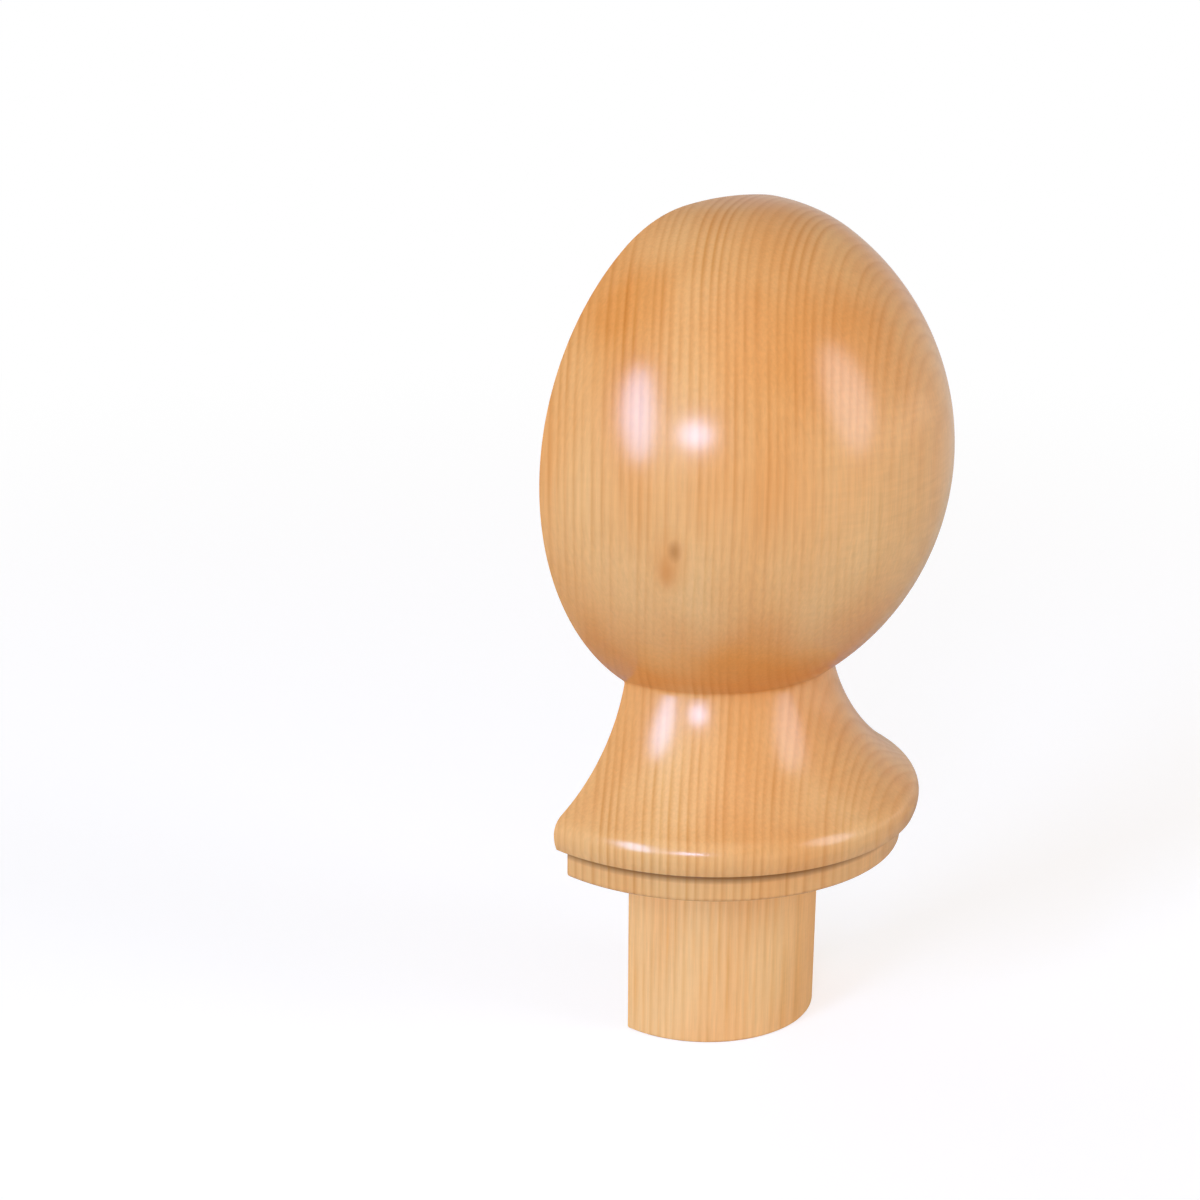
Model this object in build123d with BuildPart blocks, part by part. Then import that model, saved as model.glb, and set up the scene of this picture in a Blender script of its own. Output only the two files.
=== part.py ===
from build123d import *

import os
from math import atan2, cos, degrees, hypot, radians, sin, sqrt

# Half newel post cap. A ball on a moulded collar, with a round spigot under it, is turned between
# centres as one piece of pine. It is then sawn in two along its axis, so that each half caps a
# half newel that stands against a wall.
#
# Millimetres, +Z up. The shoulder that sits on the newel is at Z = 0, and the sawn back is the
# plane Y = 0, with all the wood on its -Y side. The saw takes the middle of the turning away, so
# the turning axis stands just behind the back, at Y = saw_loss.

# ---- Driving dimensions -------------------------------------------------------------------------

# Whole cap
cap_height = 102.0  # shoulder to crown
saw_loss = 1.0  # wood lost from each half along the axis

# Spigot, with a slight draft so that it enters its socket
spigot_length = 30.0
spigot_radius = 18.2
spigot_end_radius = 18.0
spigot_chamfer = 0.6

# Lip, the plain band that sits on the newel
lip_radius = 31.1
lip_height = 5.0
lip_chamfer = 0.4  # its lower edge

# Bead: two arcs that meet at its widest point, so that it stands proud of the lip
bead_radius = 33.9
bead_height = 7.8  # of the widest point
bead_lower_arc = 6.0
bead_upper_arc = 3.5

# Cove, the hollow that draws in from the bead to the neck
cove_arc = 29.5
neck_radius = 19.5

# Ball, from its crown downwards: a flat crown, a tighter shoulder and a long side
crown_arc = 70.0
crown_span = 6.6  # degrees
ball_shoulder_arc = 25.4
ball_shoulder_span = 31.1  # degrees
ball_side_arc = 41.85

# ---- Outline geometry ---------------------------------------------------------------------------
# In the outline's plane X is the distance from the turning axis and Y is the height.


def circles_meet(centre_a, radius_a, centre_b, radius_b):
    """The point where two circles cross, on the right of the way from centre a to centre b."""
    apart = hypot(centre_b[0] - centre_a[0], centre_b[1] - centre_a[1])
    along = (radius_a**2 - radius_b**2 + apart**2) / (2 * apart)
    across = sqrt(radius_a**2 - along**2)
    way = ((centre_b[0] - centre_a[0]) / apart, (centre_b[1] - centre_a[1]) / apart)
    return (
        centre_a[0] + along * way[0] + across * way[1],
        centre_a[1] + along * way[1] - across * way[0],
    )


def beyond(centre, angle, distance):
    """The point at a distance from a centre, in a direction given in degrees above +X."""
    return (centre[0] + distance * cos(radians(angle)), centre[1] + distance * sin(radians(angle)))


def heading(centre, point):
    """The direction of a point seen from a centre, in degrees above +X."""
    return degrees(atan2(point[1] - centre[1], point[0] - centre[0]))


# The ball's arcs are tangent, so each centre lies on the line from the last one to their joint
crown_end = 90 - crown_span
shoulder_end = crown_end - ball_shoulder_span
crown_centre = (0, cap_height - crown_arc)
shoulder_centre = beyond(crown_centre, crown_end, crown_arc - ball_shoulder_arc)
side_centre = beyond(shoulder_centre, shoulder_end, ball_shoulder_arc - ball_side_arc)
ball_radius = side_centre[0] + ball_side_arc

# The neck is where the ball's underside has come in to the neck's radius
neck_drop = sqrt(ball_side_arc**2 - (neck_radius - side_centre[0]) ** 2)
neck = (neck_radius, side_centre[1] - neck_drop)

# The bead's lower arc ends on top of the lip
bead_lower_centre = (bead_radius - bead_lower_arc, bead_height)
bead_upper_centre = (bead_radius - bead_upper_arc, bead_height)
bead_drop = bead_height - lip_height
bead_foot = (bead_lower_centre[0] + sqrt(bead_lower_arc**2 - bead_drop**2), lip_height)

# The cove touches the bead's upper arc and passes through the neck
cove_centre = circles_meet(bead_upper_centre, bead_upper_arc + cove_arc, neck, cove_arc)
bead_end = heading(bead_upper_centre, cove_centre)

# ---- The cap ------------------------------------------------------------------------------------

turning_axis = Axis((0, saw_loss, 0), (0, 0, 1))

with BuildPart() as newel_cap:
    with BuildSketch(Plane.XZ.offset(-saw_loss)) as half_section:
        with BuildLine() as outline:
            # Spigot and shoulder
            Polyline(
                (0, -spigot_length),
                (spigot_end_radius, -spigot_length),
                (spigot_radius, 0),
                (lip_radius, 0),
                (lip_radius, lip_height),
                bead_foot,
            )
            # Bead, from its foot to where the cove touches it
            foot_angle = heading(bead_lower_centre, bead_foot)
            CenterArc(bead_lower_centre, bead_lower_arc, foot_angle, -foot_angle)
            CenterArc(bead_upper_centre, bead_upper_arc, 0, bead_end)
            # Cove, up to the neck
            cove_start = heading(cove_centre, bead_upper_centre)
            cove_end = heading(cove_centre, neck)
            CenterArc(cove_centre, cove_arc, cove_start, (cove_end - cove_start) % 360 - 360)
            # Ball, from the neck over its side and shoulder to the crown
            neck_angle = heading(side_centre, neck)
            CenterArc(side_centre, ball_side_arc, neck_angle, shoulder_end - neck_angle)
            CenterArc(shoulder_centre, ball_shoulder_arc, shoulder_end, ball_shoulder_span)
            CenterArc(crown_centre, crown_arc, crown_end, crown_span)
            # Back down the turning axis
            Line((0, cap_height), (0, -spigot_length))
        make_face()
    revolve(axis=turning_axis)

    # Edges that the turner breaks: the spigot's end and the underside of the lip
    chamfer(newel_cap.edges().group_by(Axis.Z)[0], spigot_chamfer)
    shoulder_edges = newel_cap.faces().filter_by(Plane.XY).sort_by(Axis.Z)[1].edges()
    chamfer(shoulder_edges.sort_by(Edge.length)[-1], lip_chamfer)

    # Sawn in two down its length, behind the turning axis
    split(bisect_by=Plane.XZ, keep=Keep.TOP)

newel_cap.part.label = "newel_cap"

os.makedirs("parts", exist_ok=True)
export_step(newel_cap.part, "parts/newel_cap.step")

print(f"ball radius {ball_radius:.2f} at height {side_centre[1]:.2f}")
print(f"neck radius {neck[0]:.2f} at height {neck[1]:.2f}")
print(f"volume {newel_cap.part.volume / 1000:.1f} cubic centimetres")
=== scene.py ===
# %% [markdown]
# # A half newel post cap in turned pine
#
# The real cap closes the top of a stair's newel post. It is turned between centres as one piece of
# pine, lacquered, and then sawn in two down its length, so that each half fits a half newel that
# stands against a wall. The CAD model gives its place and its sizes. This script gives it the
# small rounded edges, the growth rings, the lacquer and the bare sawn wood.

from math import atan2, cos, hypot, pi, radians, sin, sqrt

import bmesh
import bpy
from mathutils import Matrix, Vector


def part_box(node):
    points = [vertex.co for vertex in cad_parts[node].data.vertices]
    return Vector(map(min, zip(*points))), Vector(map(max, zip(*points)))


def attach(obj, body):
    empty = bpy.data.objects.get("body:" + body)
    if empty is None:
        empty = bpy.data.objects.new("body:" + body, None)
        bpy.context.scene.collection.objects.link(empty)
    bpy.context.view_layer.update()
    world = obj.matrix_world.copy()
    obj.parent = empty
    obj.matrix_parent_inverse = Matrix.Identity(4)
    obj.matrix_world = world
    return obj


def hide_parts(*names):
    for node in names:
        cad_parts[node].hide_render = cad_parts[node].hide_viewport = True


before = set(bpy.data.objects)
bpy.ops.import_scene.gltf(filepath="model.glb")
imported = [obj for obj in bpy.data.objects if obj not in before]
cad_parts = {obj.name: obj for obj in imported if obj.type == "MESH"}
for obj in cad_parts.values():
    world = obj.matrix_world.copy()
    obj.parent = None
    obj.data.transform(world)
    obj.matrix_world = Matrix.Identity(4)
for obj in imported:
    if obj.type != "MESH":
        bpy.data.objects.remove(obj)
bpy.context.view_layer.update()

# %% [markdown]
# ## The driving sizes
#
# The frame gives the height of the crown, the end of the spigot and the sawn back. The other sizes
# are those of the turned outline, which a turner would mark on a story stick: each form's radius
# from the turning axis and its height above the shoulder that sits on the newel.

# %% Sizes
MM = 0.001

low_corner, high_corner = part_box("newel_cap")
crown_height = high_corner[2]
spigot_end = low_corner[2]
sawn_back = high_corner[1]
axis_behind_back = 1.0 * MM  # the saw took the axis itself away
axis_y = sawn_back + axis_behind_back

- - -

• [EXERCISE GOAL]: Transcribe, word for word, every line from the line with "# Edges that" to the line with "zip(*points))), Vector(map(max, zip(*points)))", inclusive, and output nothing else.

• [FINISHED TASK]:
    # Edges that the turner breaks: the spigot's end and the underside of the lip
    chamfer(newel_cap.edges().group_by(Axis.Z)[0], spigot_chamfer)
    shoulder_edges = newel_cap.faces().filter_by(Plane.XY).sort_by(Axis.Z)[1].edges()
    chamfer(shoulder_edges.sort_by(Edge.length)[-1], lip_chamfer)

    # Sawn in two down its length, behind the turning axis
    split(bisect_by=Plane.XZ, keep=Keep.TOP)

newel_cap.part.label = "newel_cap"

os.makedirs("parts", exist_ok=True)
export_step(newel_cap.part, "parts/newel_cap.step")

print(f"ball radius {ball_radius:.2f} at height {side_centre[1]:.2f}")
print(f"neck radius {neck[0]:.2f} at height {neck[1]:.2f}")
print(f"volume {newel_cap.part.volume / 1000:.1f} cubic centimetres")
=== scene.py ===
# %% [markdown]
# # A half newel post cap in turned pine
#
# The real cap closes the top of a stair's newel post. It is turned between centres as one piece of
# pine, lacquered, and then sawn in two down its length, so that each half fits a half newel that
# stands against a wall. The CAD model gives its place and its sizes. This script gives it the
# small rounded edges, the growth rings, the lacquer and the bare sawn wood.

from math import atan2, cos, hypot, pi, radians, sin, sqrt

import bmesh
import bpy
from mathutils import Matrix, Vector


def part_box(node):
    points = [vertex.co for vertex in cad_parts[node].data.vertices]
    return Vector(map(min, zip(*points))), Vector(map(max, zip(*points)))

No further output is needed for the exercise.